The investment world looks to have a big presence at COP15. The UNEP Finance Initiative (UNEP FI), the Principles for Responsible Investment (PRI) and the Finance for Biodiversity Foundation have issued a joint statement calling for the adoption of an ambitious Global Biodiversity Framework (GBF) at COP15.
These organizations are calling on governments to provide an agreement that creates the clarity and action to align economic actors, including finance, to halt and reverse nature loss and contribute to nature-based solutions to climate change, a fair and just transition, and other sustainable development challenges.
You will hear more about natural capital
As the impacts of climate change and biodiversity loss become more pronounced, the issue of natural capital will move to the front of investor’s minds.
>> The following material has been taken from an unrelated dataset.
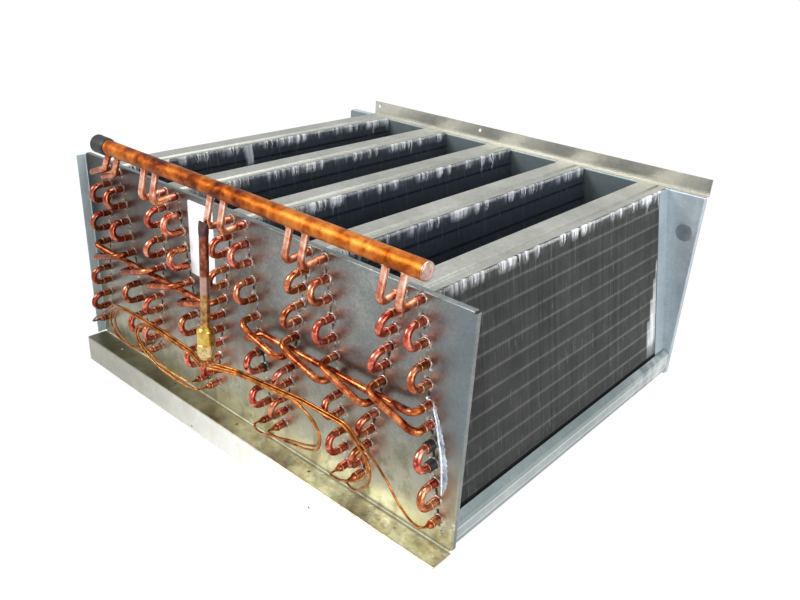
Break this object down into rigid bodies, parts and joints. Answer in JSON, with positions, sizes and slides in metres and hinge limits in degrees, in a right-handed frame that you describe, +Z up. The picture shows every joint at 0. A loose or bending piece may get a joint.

Ten years ago, we were just beginning to see one or two ESG breakout sessions at global investment conferences. Today, whole conferences and for better or worse, whole industries are focused on ESG. Expect a similar journey for the integration of natural capital in the investment process. There will be many advancements in disclosure, false starts in tracking metrics, policy initiatives to better track biodiversity, as well as the inevitable "nature washing" of investment products and corporate actions.
The interest in natural capital will only increase as investors and society demand that companies and policymakers properly value natural capital and biodiversity. More financial attention on these issues means that understanding natural capital and how to put a value on biodiversity will only increase in importance. Start studying.